Germany will not fall into recession due to relief measures that have lowered energy costs, an institute forecast Thursday, the latest indication an economic shock will be milder than feared.


 The German government and a string of think tanks previously predicted Europe's top economy will contract in 2023 after Russia's invasion of Ukraine stoked energy prices, sending inflation soaring.

But the influential IfW Kiel institute now expects gross domestic product to expand next year by 0.3 percent, an improvement from their earlier forecast of a drop of 0.7 percent.

"Energy prices for businesses and consumers have risen less sharply than expected, partly as a result of government interventions," said the institute.


The centrepiece of government efforts is a €200 billion support package, including a cap on gas prices for businesses and households.

Energy costs skyrocketed after Russia sharply reduced crucial gas supplies as tensions soared over its invasion of Ukraine.

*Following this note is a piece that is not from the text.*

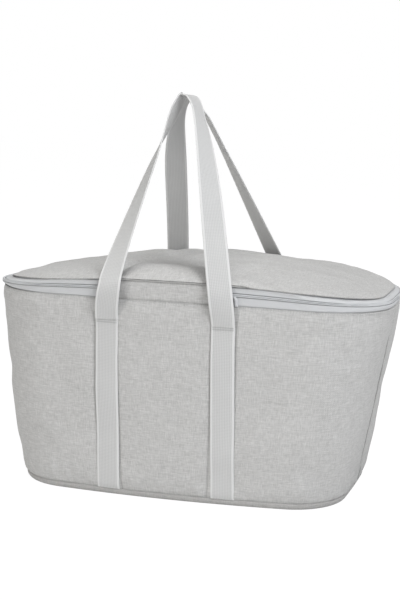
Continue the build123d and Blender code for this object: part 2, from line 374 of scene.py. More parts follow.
def tube(rings: Array, coords: Array, shade: Array | float = 0.0) -> Patch:
    """Closed tube through rings of points; each end is shut by quads across the ring.

    Args:
        rings: stations by an even number of points round each one by 3.
        coords: surface coordinates of the same points.
        shade: painted shade at each point, dark along seams.
    Returns:
        A patch that holds the tube.
    """
    stations, around = rings.shape[:2]
    sides = grid_quads(stations, around, closed=True)
    half = np.arange(around // 2 - 1)
    cap = stack(half, around - 1 - half, around - 2 - half, half + 1)
    last = (stations - 1) * around
    patch = Patch()
    patch.add(rings, np.concatenate([sides, cap, cap[:, ::-1] + last]), coords, shade)
    return patch


# ---- form of the bag
@dataclass(frozen=True)
class BagForm:
    """Outside form of the tub, the zip band over it and the lid seam.

    The plan at every level is four big arcs joined by four rounded corners. A place round it is
    a turn: 0 at the middle of the hinge side, 1 at the right end, 2 at the middle of the opening
    side, 3 at the left end and 4 back at the start.
    """

    half_length: float
    half_depth: float
    rim_z: float
    base_z: float
    lid_z: float
    side_arc: float = 1.110
    end_arc: float = 1.500
    rim_corner: float = 0.089
    base_corner: float = 0.062
    inset_left: tuple[float, ...] = (2.6, 28.9, -17.4, 22.4)
    inset_right: tuple[float, ...] = (0.0, 33.0, 7.0, 0.0)
    side_bulge: float = 0.0098
    rim_drop: float = 0.0039
    lid_drop: float = 0.0146
    rim_tilt: float = 0.0024
    lid_tilt: float = 0.0020
    lean: tuple[float, float] = (0.95, 0.80)
    puff: tuple[float, float] = (0.0085, 0.0042)
    band_flare: float = 0.05
    sag: float = 0.0055
    corner_share: float = 0.53
    end_share: float = 0.13

    @classmethod
    def from_frame(cls) -> "BagForm":
        """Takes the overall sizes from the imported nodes.

        Returns:
            The bag's form.
        """
        panel_low, panel_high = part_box("outer_panel_hinge_side")
        hinge_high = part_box("hinge_band")[1]
        tape_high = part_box("zip_tape_body")[1]
        rise = (tape_high.z - panel_high.z) * cls.band_flare
        return cls(half_length=(panel_high.x - panel_low.x) / 2, half_depth=tape_high.y - rise,
                   rim_z=panel_high.z, base_z=panel_low.z, lid_z=hinge_high.z + 0.3 * MM)

    def quarter(self, a: Array, b: Array, corner: Array, share: Array) -> tuple[Array, Array]:
        """Point of one quarter of the plan: end arc, corner arc, then side arc.

        The corner's centre lies where two circles about the arcs' centres cross, each smaller
        than its arc by the corner's radius; the arcs meet it at the angles of that centre.

        Args:
            a, b: half-length and half-depth at each point.
            corner: corner radius at each point.
            share: 0 at the middle of the end, 1 at the middle of the side.
        Returns:
            x and y, both positive.
        """
        end_x, side_y = a - self.end_arc, b - self.side_arc
        gap = np.hypot(end_x, side_y)
        reach_s, reach_e = self.side_arc - corner, self.end_arc - corner
        along = (reach_s ** 2 - reach_e ** 2 + gap ** 2) / (2 * gap)
        off = np.sqrt(reach_s ** 2 - along ** 2)
        ux, uy = end_x / gap, -side_y / gap
        centre_x = ux * along + uy * off
        centre_y = side_y + uy * along - ux * off
        angle_e = np.arctan2(centre_y, centre_x - end_x)
        angle_s = np.arctan2(centre_y - side_y, centre_x)
        end_part = np.clip(share / self.end_share, 0, 1) * angle_e
        corner_t = np.clip((share - self.end_share) / (self.corner_share - self.end_share), 0, 1)
        corner_part = angle_e + corner_t * (angle_s - angle_e)
        side_t = np.clip((share - self.corner_share) / (1 - self.corner_share), 0, 1)
        side_part = angle_s + side_t * (math.pi / 2 - angle_s)
        on_end, on_side = share <= self.end_share, share >= self.corner_share
        x = np.where(on_end, end_x + self.end_arc * np.cos(end_part),
                     np.where(on_side, self.side_arc * np.cos(side_part),
                              centre_x + corner * np.cos(corner_part)))
        y = np.where(on_end, self.end_arc * np.sin(end_part),
                     np.where(on_side, side_y + self.side_arc * np.sin(side_part),
                              centre_y + corner * np.sin(corner_part)))
        return x, y

    def plan(self, a: Array, b: Array, corner: Array, turn: Array) -> tuple[Array, Array]:
        """Point of the whole plan: the quarter's point with the signs of the turn's quadrant.

        Args:
            a, b, corner: half-length, half-depth and corner radius at each point.
            turn: place round the plan.
        Returns:
            x and y.
        """
        turn = np.mod(turn, 4.0)
        share = np.abs(np.mod(turn, 2.0) - 1.0)
        x, y = self.quarter(a, b, corner, share)
        return np.where(turn < 2, x, -x), np.where((turn < 1) | (turn >= 3), -y, y)

    def depth_share(self, z: Array) -> Array:
        """How far below the rim a level is, as a share of the rim's height."""
        return (self.rim_z - z) / self.rim_z

    def right_share(self, turn: Array) -> Array:
        """1 at the right end, 0 at the left end, and smooth between them."""
        return 0.5 + 0.5 * np.sin(turn * math.pi / 2)

    def end_inset(self, z: Array, turn: Array) -> Array:
        """How far in the end nearer to a turn lies: a cubic of the depth share.

        Args:
            z: height of each point.
            turn: place round the bag.
        Returns:
            The inset in metres.
        """
        share, right = self.depth_share(z), self.right_share(turn)
        cubics = [sum(c * share ** k for k, c in enumerate(inset))
                  for inset in (self.inset_left, self.inset_right)]
        return (cubics[0] + (cubics[1] - cubics[0]) * right) * MM

    def wall(self, turn: Array, z: Array) -> Array:
        """The tub's outside: the plan, with its sizes cut by inset, bulge and corner at each level.

        Args:
            turn: place round the bag.
            z: height.
        Returns:
            Points of the outside.
        """
        share = self.depth_share(z)
        a = self.half_length - self.end_inset(z, turn)
        b = self.half_depth - self.side_bulge * share * np.abs(share)
        corner = self.rim_corner + (self.base_corner - self.rim_corner) * share
        x, y = self.plan(a, b, corner, turn)
        return stack(x, y, z)

    def seam_height(self, rise: Array, x: Array) -> Array:
        """Height of a line on the band: parabolas of x, and a tilt towards the right end.

        Args:
            rise: 0 at the rim seam and 1 at the lid seam.
            x: place along the bag.
        Returns:
            Height of each point.
        """
        mid = self.rim_z + rise * (self.lid_z - self.rim_z)
        drop = self.rim_drop + rise * (self.lid_drop - self.rim_drop)
        share = x / self.half_length
        tilt = (1 - rise) * self.rim_tilt * share * np.abs(share)
        return mid - drop * share ** 2 - tilt - rise * self.lid_tilt * smooth(0.55, 1.0, share)

    def band(self, turn: Array, rise: Array, out: float = 0.0) -> Array:
        """Point of the zip band: its height depends on x, so both are found in a few rounds.

        Args:
            turn: place round the bag.
            rise: 0 at the rim seam, 1 at the lid seam.
            out: distance by which the plan is moved outwards.
        Returns:
            Points, with the shape of turn and rise together.
        """
        turn, rise = np.broadcast_arrays(turn, rise)
        end_z = self.rim_z - self.rim_drop
        z = self.rim_z + rise * (self.lid_z - self.rim_z)
        right = self.right_share(turn)
        lean, puff = (pair[0] + (pair[1] - pair[0]) * right for pair in (self.lean, self.puff))
        foot = self.end_inset(self.rim_z, turn)
        puff = puff * np.sin(math.pi * np.clip(rise, 0, 1)) ** 1.2 - foot
        for _ in range(6):
            a = self.half_length - lean * (z - end_z) + puff
            b = self.half_depth + self.band_flare * (z - self.rim_z)
            x, y = self.plan(a + out, b + out, self.rim_corner + out, turn)
            z = self.seam_height(rise, x) - rise * self.sag * self.back_left(turn)
        return stack(x, y, z)

    @staticmethod
    def back_left(turn: Array) -> Array:
        """1 round the left corner of the opening side, where the lid sags, and 0 elsewhere."""
        turn = np.mod(turn, 4.0)
        return smooth(2.15, 2.60, turn) * (1 - smooth(2.85, 3.30, turn))

    def turn_at(self, x: float) -> float:
        """Turn at which the middle of the hinge side's band passes a place, by halving.

        Args:
            x: place along the bag.
        Returns:
            The turn, negative on the left.
        """
        low, high = (0.0, 0.9) if x >= 0 else (-0.9, 0.0)
        for _ in range(40):
            mid = (low + high) / 2
            if self.band(mid, 0.5)[0] < x:
                low = mid
            else:
                high = mid
        return (low + high) / 2

    def seam_end(self) -> tuple[float, float]:
        """Half-length and half-depth of the lid seam."""
        return float(self.band(1.0, 1.0)[0]), float(self.band(2.0, 1.0)[1])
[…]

The IfW Kiel's Stefan Kooths said the economy could "breathe a sigh of relief" but warned that "no one should sit back in the face of massive risks, least of all economic policymakers".

The energy crisis was still a heavy burden, with German economic output expected to be four percent lower at the end of 2022 and 2023 than it otherwise would have been, the institute said.

Other leading groups are starting to sound more optimistic about Germany's economic prospects.

This week, the Ifo institute said the recession will be milder than expected, with economic output shrinking 0.1 percent in 2023.

And the ZEW institute's economic expectations index gained 13.4 points compared to November -- the third consecutive increase after months of decline.